Pochettino Names His Team

Mauricio Pochettino confirmed the USA's World Cup squad on May 26 and the message from the Argentine manager was clear: this is a team built to compete, not to participate. His time at Tottenham, PSG, and Chelsea showed he can organize elite players and extract performances in knockout football. The USMNT, for the first time in its history, has enough quality for that approach to be credible.

Christian Pulisic is the team's best player and the number one option in attack. Gio Reyna, when fit and trusted, is the creative wildcard who elevates the team's ceiling. Yunus Musah and Tyler Adams provide the midfield engine. Folarin Balogun leads the line. The squad is young, mostly Premier League and top European league based, and plays on home soil for the first time since 1994.

June 12 — The Second Match of the Tournament

The USA's opening match against Paraguay in Dallas on June 12 is the second game of the entire 2026 World Cup — the day after the opening ceremony in Mexico City. The whole country will be watching. Every bar in New York will be showing it. The Hudson Yards Big Screen and the official fan zones will be at capacity. This is the sporting event of the American summer.

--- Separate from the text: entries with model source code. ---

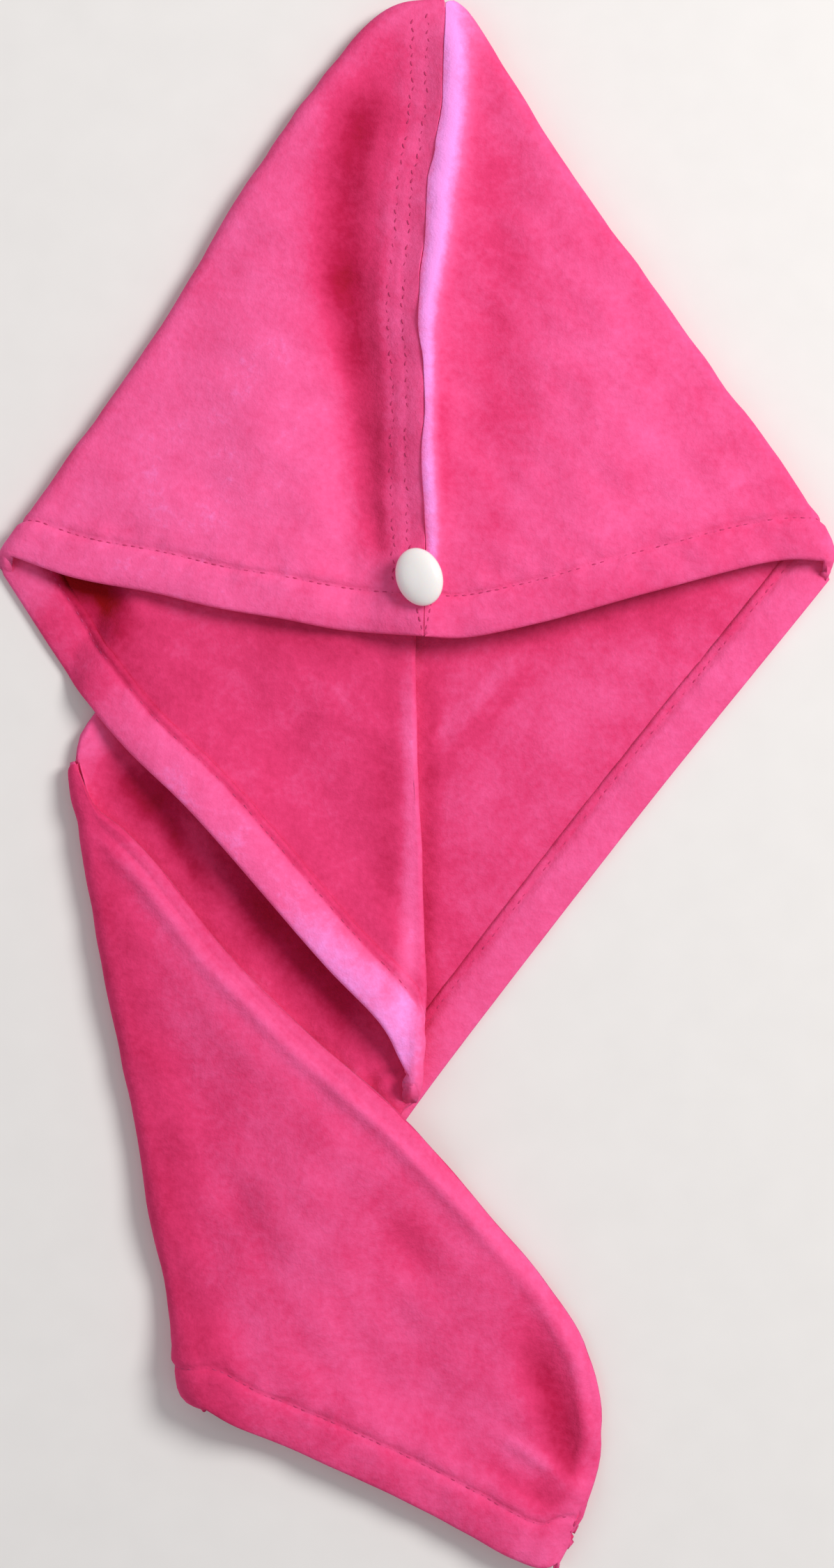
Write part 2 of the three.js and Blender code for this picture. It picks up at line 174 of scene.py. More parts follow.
FLOOR_RELIEF = [
    ([(42, 48), (22, 28), (6, 10)], -1.3, 2.6),
    ([(60, 40), (34, 12), (16, -18)], -0.7, 8),
    ([(90, 56), (64, 30), (40, 0)], -0.8, 10),
    ([(28, 40), (20, 16), (12, -30)], -0.6, 5),
]
BACK_RELIEF = [
    (VALLEY_TOP, -0.8, 14),
    ([(-112, 44), (-124, 20), (-128, 4), (-126, -16)], 1.6, 7),
    (BACK_CREASE, -1.1, 3),
    ([(-88, -12), (-72, -38)], 0.8, 3),
    (BACK_RIDGE, 1.0, 4),
    ([(-44, -86), (-37, -102)], -1.0, 4),
    (BACK_PLEAT, 1.1, 3),
    ([(-20, -106), (-14, -120)], -1.0, 3),
]
TAIL_RELIEF = [
    ([(-136, 34), (-127, 8), (-122, -6)], -1.6, 9),
    ([(50, -280), (62, -296)], -1.4, 10),
    ([(-104, -36), (-84, -70), (-52, -118), (-20, -160)], 1.0, 12),
    (TAIL_TROUGH, -1.2, 14),
    ([(-66, -100), (-34, -150), (-10, -200)], -0.7, 13),
    (TAIL_DIP, -1.4, 8),
    ([(24, -176), (44, -206)], 1.0, 10),
    (TIP_DENT, -2.8, 7),
    (TIP_RIDGE, 1.7, 3.6),
    (TIP_CREASE, -1.3, 4),
    ([(52, -266), (44, -276), (40, -286)], -0.8, 4),
]

# How light the painted shading is, from 0, a deep painted shade in valleys, creases and cast shadows, to 1,
# a pale painted highlight on crests and edges that face the light: chains of points with their change and
# width, on top of the level of each layer
HOOD_LEFT_PAINTED_SHADING = [
    ([(-130, 92), (-86, 104), (-58, 120), (-58, 176)], 0.06, 34),
    # Painted shade in the valley beside the topstitched band
    (VALLEY_TOP, -0.44, 12),
    (VALLEY_FOOT, -0.32, 8),
    (SEAM_DIP, -0.12, 5),
    ([(-120, 88), (-72, 72), (-30, 64)], 0.02, 9),
]
HOOD_RIGHT_PAINTED_SHADING = [
    ([(24, 262), (29, 222), (29, 180), (28, 140), (25, 100)], -0.12, 12),
    ([(70, 180), (76, 140), (84, 108)], 0.05, 26),
    ([(9, 156), (9, 132), (9.5, 100)], -0.09, 4),
    ([(36, 92), (76, 96), (120, 104)], 0.04, 14),
    ([(40, 62), (90, 76), (136, 88)], -0.04, 9),
]
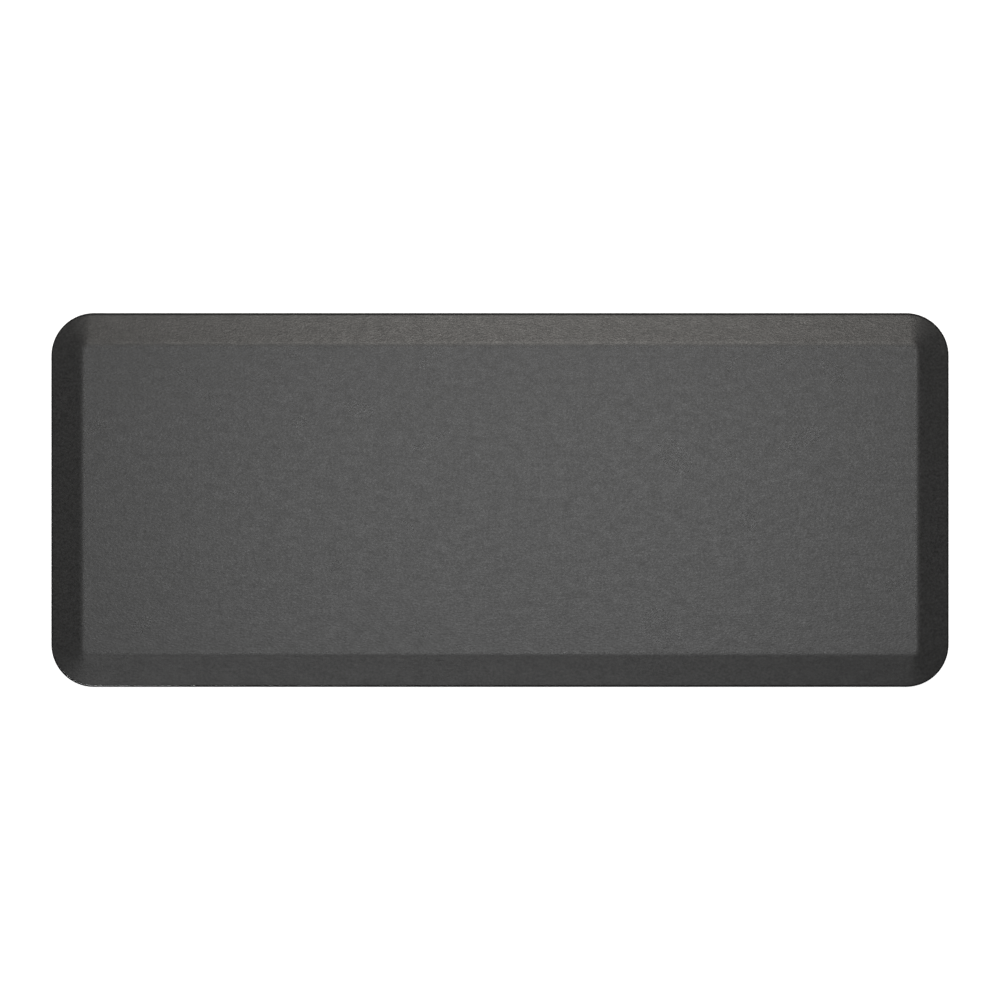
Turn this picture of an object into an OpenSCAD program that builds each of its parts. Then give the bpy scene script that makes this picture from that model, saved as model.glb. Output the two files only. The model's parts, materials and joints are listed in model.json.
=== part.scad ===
// Anti fatigue mat: an embossed skin moulded over two layers of foam, bonded to a non-slip base sheet.
// Millimetres. The origin is the centre of the underside, +X runs along the mat and +Z is up.

/* [Mat] */
// Overall length, along X
mat_length = 1219.2; // [600:0.1:2400]
// Overall width, along Y
mat_width = 508; // [400:0.1:900]
// Overall thickness, from the floor to the standing surface
mat_height = 19; // [15:0.5:26]
// Corner radius of the outline
corner_radius = 58; // [30:1:80]

/* [Bevelled border] */
// Plan width of the sloping border, from the outline to the ridge
bevel_width = 43; // [25:1:70]
// Corner radius of the ridge where the slope meets the standing surface
ridge_radius = 9; // [6:1:25]
// Half width of the softened band along the ridge
ridge_soften = 4; // [1:0.5:4]
// Height of the upright edge at the foot of the slope, measured from the floor
edge_height = 5; // [4.5:0.5:8]

/* [Skin] */
// Thickness of the skin
skin_thickness = 1.2; // [0.8:0.1:1.5]

/* [Foam] */
// Thickness of the lower, firmer foam layer
support_thickness = 7; // [4:0.5:8]

/* [Base sheet] */
// Thickness of the base sheet, with its grip pattern
base_thickness = 2.4; // [2:0.1:3]
// How far the base sheet stands out beyond the skin all round
base_rim = 1.7; // [0.4:0.1:2]
// Width of the flat band round the underside
band_width = 22; // [15:1:60]
// Depth of the recessed field that the grip studs stand in
grip_depth = 0.8; // [0.4:0.1:1.2]
// Diameter of one grip stud
stud_diameter = 10; // [6:0.5:16]
// Distance between neighbouring grip studs
stud_pitch = 38; // [30:1:60]

/* [Hidden] */

// Half of the outline and of the ridge rectangle
outline_half = [mat_length / 2, mat_width / 2];
ridge_half = [outline_half.x - bevel_width, outline_half.y - bevel_width];

// Rise of the slope for each millimetre in plan, and the height where the ridge begins to soften
slope_run = bevel_width - base_rim;
slope_rise = (mat_height - edge_height) / slope_run;
shoulder_height = mat_height - ridge_soften * slope_rise;

// Height of the plane where the two foam layers meet
foam_split = base_thickness + support_thickness;

// Grip field: half size, corner radius, and the number of studs each way
field_half = [outline_half.x - band_width, outline_half.y - band_width];
field_radius = corner_radius - min(band_width, corner_radius / 2);
stud_reach = [field_half.x - stud_diameter, field_half.y - stud_diameter];
row_pitch = stud_pitch * sin(60);
stud_rows = floor(stud_reach.y / row_pitch);
stud_columns = floor(stud_reach.x / stud_pitch);

// Thickness of the thin plates that a slope is stretched between, and the overcut of a cutter
plate = 0.5;
overcut = 1;
HULL_FN = 32;
STUD_FN = 24;

SKIN_COLOUR = [0.33, 0.33, 0.33];
COMFORT_COLOUR = [0.62, 0.64, 0.66];
SUPPORT_COLOUR = [0.24, 0.25, 0.27];
BASE_COLOUR = [0.07, 0.07, 0.07];

// Outline of a rectangle with round corners, from its half sizes, with true arcs
module rounded_outline(half, radius) {
    square([2 * half.x, 2 * (half.y - radius)], center = true);
    square([2 * (half.x - radius), 2 * half.y], center = true);
    for (x = [-1, 1], y = [-1, 1])
        translate([x * (half.x - radius), y * (half.y - radius)])
            circle(r = radius, $fn = 4 * HULL_FN);
}

// The four round corner posts of a plate whose upper face is at height top
module corner_posts(half, radius, bottom, top) {
    for (x = [-1, 1], y = [-1, 1])
        translate([x * (half.x - radius), y * (half.y - radius), bottom])
            cylinder(r = radius, h = top - bottom, $fn = HULL_FN);
}

// The mat above its base sheet, shrunk inwards by the given thickness and standing on bottom
module envelope(shrink, bottom) {
    foot_inset = base_rim + shrink;
    foot_half = [outline_half.x - foot_inset, outline_half.y - foot_inset];
    shoulder_half = [ridge_half.x + ridge_soften, ridge_half.y + ridge_soften];
    top_half = [ridge_half.x - ridge_soften, ridge_half.y - ridge_soften];
    shoulder_top = shoulder_height - shrink;
    mat_top = mat_height - shrink;
    hull() {
        corner_posts(foot_half, corner_radius - foot_inset, bottom, edge_height - shrink);
        corner_posts(shoulder_half, ridge_radius + ridge_soften, shoulder_top - plate, shoulder_top);
        corner_posts(top_half, ridge_radius - ridge_soften, mat_top - plate, mat_top);
    }
}

// A block that covers the whole mat between two heights
module layer(bottom, top) {
    translate([-mat_length / 2, -mat_width / 2, bottom])
        cube([mat_length, mat_width, top - bottom]);
}

// Embossed skin: standing surface, slopes and upright edge in one moulding, open underneath
module top_skin() {
    color(SKIN_COLOUR)
        difference() {
            envelope(0, base_thickness);
            envelope(skin_thickness, base_thickness - overcut);
        }
}

// Softer upper foam layer, under the standing surface
module comfort_foam() {
    color(COMFORT_COLOUR)
        intersection() {
            envelope(skin_thickness, base_thickness);
            layer(foam_split, mat_height);
        }
}

// Firmer lower foam layer, with the foot of the slopes
module support_foam() {
    color(SUPPORT_COLOUR)
        intersection() {
            envelope(skin_thickness, base_thickness);
            layer(base_thickness, foam_split);
        }
}

// Staggered rows of round studs, level with the flat band; the middle row leaves the exact centre free
module grip_studs() {
    for (row = [-stud_rows : stud_rows]) {
        stagger = abs(row) % 2 == 0 ? 0.5 : 0;
        last = stud_columns - 2 * stagger;
        for (column = [-stud_columns : last])
            translate([(column + stagger) * stud_pitch, row * row_pitch, 0])
                cylinder(d = stud_diameter, h = grip_depth, $fn = STUD_FN);
    }
}

// Non-slip base sheet: its edge shows round the skin, and its studs and flat band stand on the floor
module base_sheet() {
    color(BASE_COLOUR) {
        difference() {
            linear_extrude(base_thickness)
                rounded_outline(outline_half, corner_radius);
            translate([0, 0, -overcut])
                linear_extrude(grip_depth + overcut)
                    rounded_outline(field_half, field_radius);
        }
        grip_studs();
    }
}

top_skin();
comfort_foam();
support_foam();
base_sheet();
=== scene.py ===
"""The looks of an anti fatigue mat: a grained skin over two foam layers, on a black base sheet.

Metres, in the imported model's frame: the origin is the centre of the underside, +X runs along
the mat, +Z is up.
"""
import json
import math

import bmesh
import bpy
import numpy as np
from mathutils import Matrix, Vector, noise
from mathutils.geometry import delaunay_2d_cdt

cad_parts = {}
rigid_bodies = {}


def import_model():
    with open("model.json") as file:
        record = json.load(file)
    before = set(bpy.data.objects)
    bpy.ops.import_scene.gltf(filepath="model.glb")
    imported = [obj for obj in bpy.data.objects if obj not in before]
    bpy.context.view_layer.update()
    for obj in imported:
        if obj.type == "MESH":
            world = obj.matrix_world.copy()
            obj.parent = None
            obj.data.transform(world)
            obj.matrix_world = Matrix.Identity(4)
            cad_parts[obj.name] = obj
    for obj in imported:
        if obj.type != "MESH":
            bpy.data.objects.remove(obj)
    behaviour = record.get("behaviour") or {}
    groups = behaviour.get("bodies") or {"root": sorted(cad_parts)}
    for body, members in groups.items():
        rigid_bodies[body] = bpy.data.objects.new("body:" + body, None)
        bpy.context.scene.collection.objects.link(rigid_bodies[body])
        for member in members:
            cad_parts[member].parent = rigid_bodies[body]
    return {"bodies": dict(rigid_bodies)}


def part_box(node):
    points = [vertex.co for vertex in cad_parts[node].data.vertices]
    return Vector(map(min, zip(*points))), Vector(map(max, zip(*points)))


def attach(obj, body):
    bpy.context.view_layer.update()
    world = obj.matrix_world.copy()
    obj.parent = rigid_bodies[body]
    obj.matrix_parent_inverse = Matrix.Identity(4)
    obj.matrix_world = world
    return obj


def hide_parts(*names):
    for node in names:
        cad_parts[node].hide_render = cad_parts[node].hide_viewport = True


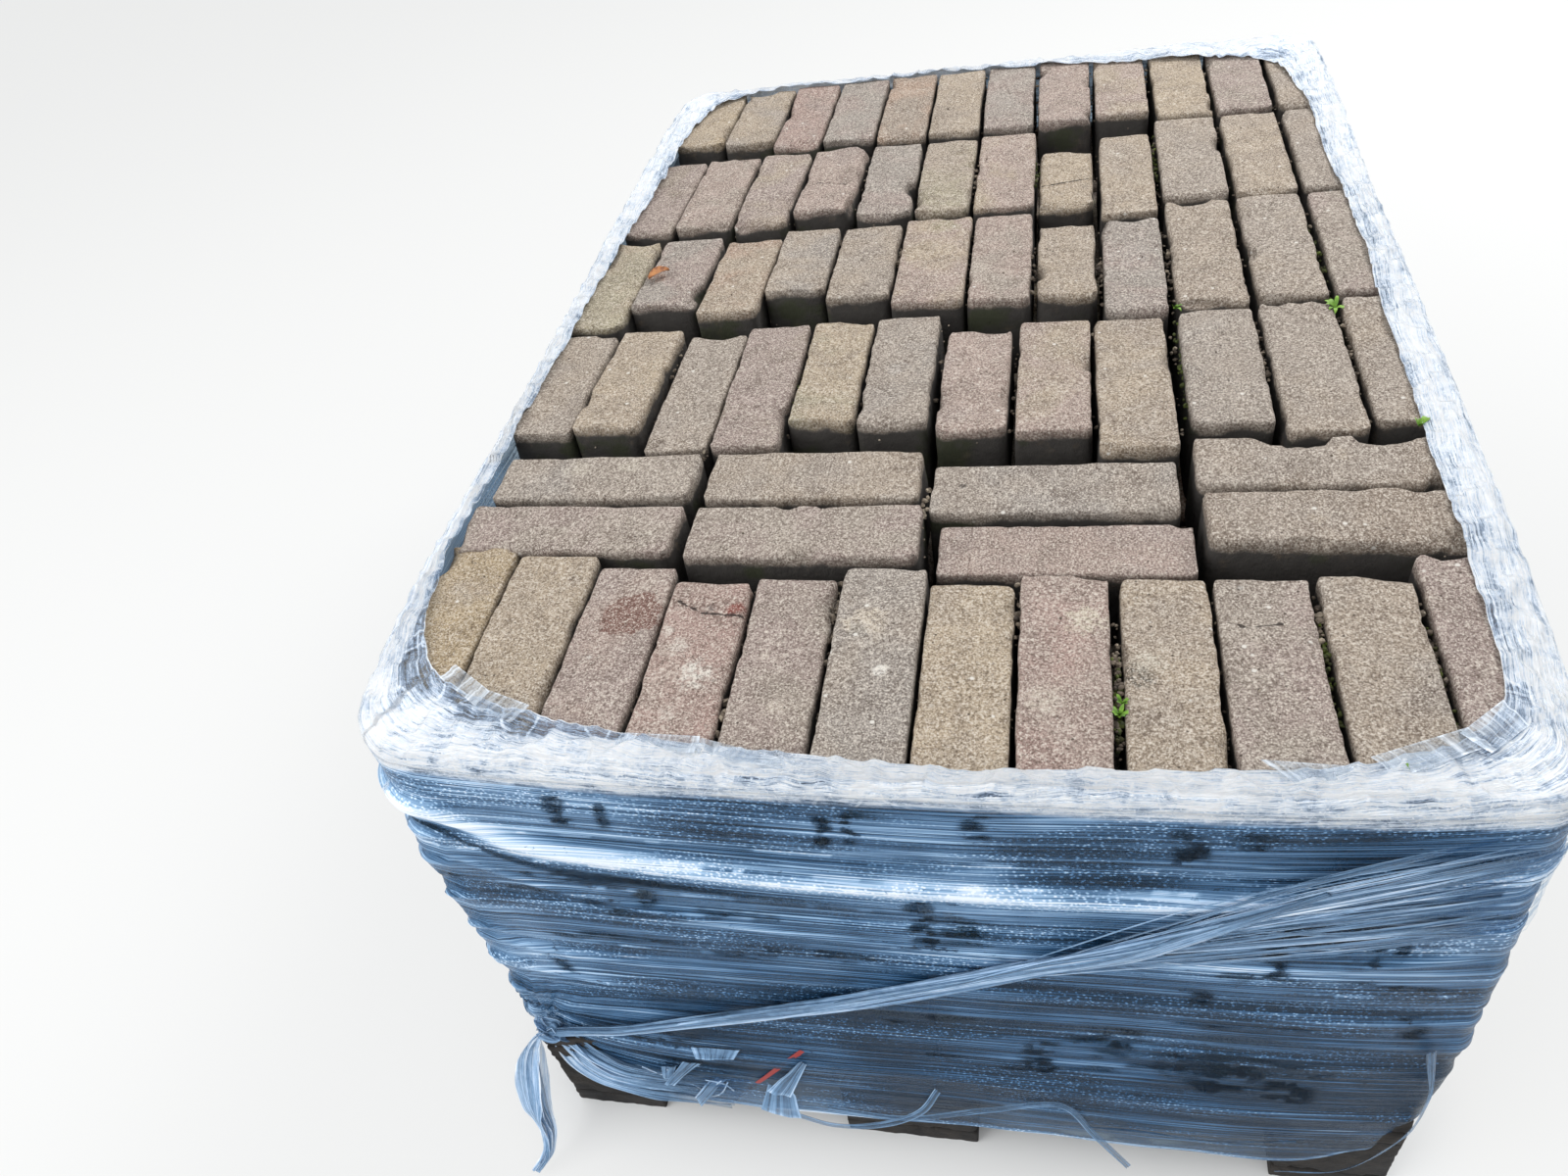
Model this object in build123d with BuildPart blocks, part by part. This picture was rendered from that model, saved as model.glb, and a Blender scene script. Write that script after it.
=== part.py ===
from build123d import *
import os

# A wrapped pallet of used paving bricks. All sizes are in millimetres.
# +Z is up, the front is towards -Y, and the origin is the middle of the pallet's underside.
os.makedirs("parts", exist_ok=True)

# Driving sizes of the bricks and of the way they are laid.
BRICK_LENGTH = 200.0
BRICK_WIDTH = 65.0
BRICK_HEIGHT = 82.0
COLUMN_COUNT = 12
CROSSWISE_COUNT = 4
SIDE_JOINT = 2.8
ROW_JOINT = 7.0
WORN_EDGE = 3.0
LAYER_COUNT = 5

# Driving sizes of the pallet. The bricks overhang its sides, and its deck reaches
# a little beyond them at the front and at the back.
SIDE_OVERHANG = 25.4
END_REACH = 14.0
BOARD_THICKNESS = 22.0
BLOCK_HEIGHT = 78.0
BLOCK_DEPTH = 130.0
SIDE_BLOCK_WIDTH = 95.0
MIDDLE_BLOCK_WIDTH = 125.0
MIDDLE_BLOCK_SHIFT = -35.0
DECK_BOARD_WIDTH = 125.0
DECK_BOARD_COUNT = 5
STRINGER_WIDTH = 110.0

# Driving sizes of the stretch film.
FILM_THICKNESS = 1.0
FILM_CLEARANCE = 3.0
FILM_CORNER = 8.0
FILM_FLARE_HEIGHT = 60.0
FILM_OVERLAP = 40.0
RIM_WIDTH = 34.0
LEFT_WEB = 95.0
RIGHT_WEB = 50.0
BACK_WEB = 45.0
ROPE_WIDTH = 13.0
ROPE_GAP = 1.6
TAIL_THICKNESS = 2.0
TAIL_LEAN = 26.0
TAIL_LENGTH = 132.0
TAIL_WIDTH = 25.0
LOOSE_GAP = 0.3

# Sizes that follow from the driving ones.
LOAD_WIDTH = COLUMN_COUNT * BRICK_WIDTH + (COLUMN_COUNT - 1) * SIDE_JOINT
CROSS_JOINT = (LOAD_WIDTH - CROSSWISE_COUNT * BRICK_LENGTH) / (CROSSWISE_COUNT - 1)
LONG_ROWS = 5
CROSS_ROWS = 2
LOAD_DEPTH = (
    LONG_ROWS * BRICK_LENGTH
    + CROSS_ROWS * BRICK_WIDTH
    + (LONG_ROWS + CROSS_ROWS - 1) * ROW_JOINT
)
PALLET_WIDTH = LOAD_WIDTH - 2 * SIDE_OVERHANG
PALLET_DEPTH = LOAD_DEPTH + 2 * END_REACH
STRINGER_BASE = BOARD_THICKNESS + BLOCK_HEIGHT
DECK_BASE = STRINGER_BASE + BOARD_THICKNESS
DECK_TOP = DECK_BASE + BOARD_THICKNESS
TOP_LAYER_BASE = DECK_TOP + (LAYER_COUNT - 1) * BRICK_HEIGHT
LOAD_FRONT = -LOAD_DEPTH / 2

# How each layer is laid, counted from the front row to the back row.
HEADERS_FIRST = ["long", "cross", "cross", "long", "long", "long", "long"]
STRETCHERS_FIRST = ["cross", "cross", "long", "long", "long", "long", "long"]

# The bricks of the top layer, row by row and from left to right.
# Each one has how far it slips back, how much shorter it is than a new brick,
# and how much higher its front end and its back end are than the layer.
TOP_ROWS = [
    [
        (11, 4, 1, -1), (8, 2, 3, 0), (4, 3, 2, -1), (0, 10, 3, 0),
        (0, 8, 3, 1), (2, 2, 4, 2), (0, 12, 2, -1), (1, 4, 3, 0),
        (0, 6, 1, -2), (0, 8, 3, 0), (2, 4, 2, 1), (4, 2, 0, 2),
    ],
    [(7, 1, 2, 1), (1, 0, 4, 3), (-9, 2, -6, -8), (11, 0, 6, 4)],
    [(7, 1, 1, 0), (2, 0, 2, 2), (-12, 1, -3, -4), (6, 0, 3, 2)],
    [
        (30, 20, 2, -2), (31, 22, 5, -1), (5, 3, -3, -5), (3, 0, 3, -1),
        (31, 19, 5, -2), (25, 13, 6, 0), (15, 14, 4, -3), (12, 12, 4, -2),
        (-14, 2, 4, -2), (17, 14, 3, 0), (4, 4, 2, 1), (13, 9, 1, 2),
    ],
    [
        (4, 4, 1, -1), (37, 38, 4, -3), (18, 32, 5, -2), (50, 50, 6, -1),
        (33, 33, 6, -1), (18, 14, 6, 0), (16, 13, 5, -1), (18, 40, 4, -3),
        (-13, 9, 3, -1), (-1, 0, 3, 1), (0, 3, 2, 2), (5, 2, 2, 1),
    ],
    [
        (5, 8, 0, -3), (8, 10, 3, -2), (5, 6, 3, -1), (21, 14, 5, 0),
        (5, 6, 4, 0), (5, 8, 3, -2), (0, 3, 4, 0), (8, 60, -4, -7),
        (-26, 2, 2, -2), (0, 2, 3, 1), (0, 2, 2, 1), (2, 3, 1, 0),
    ],
    [
        (30, 32, 1, -3), (22, 24, 2, -2), (2, 4, 3, -1), (4, 4, 3, 0),
        (0, 2, 4, 1), (0, 2, 4, 0), (2, 4, 4, 0), (4, 6, 5, 1),
        (13, 18, 3, -1), (0, 4, 2, 0), (0, 6, 2, -1), (0, 3, 1, 0),
    ],
]
HIGHEST_RISE = max(max(near, far) for row in TOP_ROWS for _, _, near, far in row)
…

Paraguay are a dangerous CONMEBOL opponent — organized, physical, and capable of the kind of upset that defines World Cup group stages. Pochettino's team needs to handle the pressure of playing at home, in front of a nation that has waited decades for a World Cup performance worth remembering.

What NYC Needs to Know

None of the USA's group stage matches are at MetLife — they play in Dallas and other US venues. But New York will be at maximum volume for every match regardless. The borough fan zones, Hudson Yards Big Screen, and every bar in the city will show USA matches as the most-watched fixtures of the group stage for American audiences. Register now at nynjfwc26.com for the fan zones — USA match days will sell out registration faster than any other game.

If the USA advances through the group and into the knockout rounds — which is realistic in a favorable Group D draw — the bracket could potentially bring them to MetLife for a quarterfinal or beyond. That scenario, the USMNT playing a World Cup quarterfinal at MetLife Stadium in front of New York City, would be the greatest soccer moment in American sports history.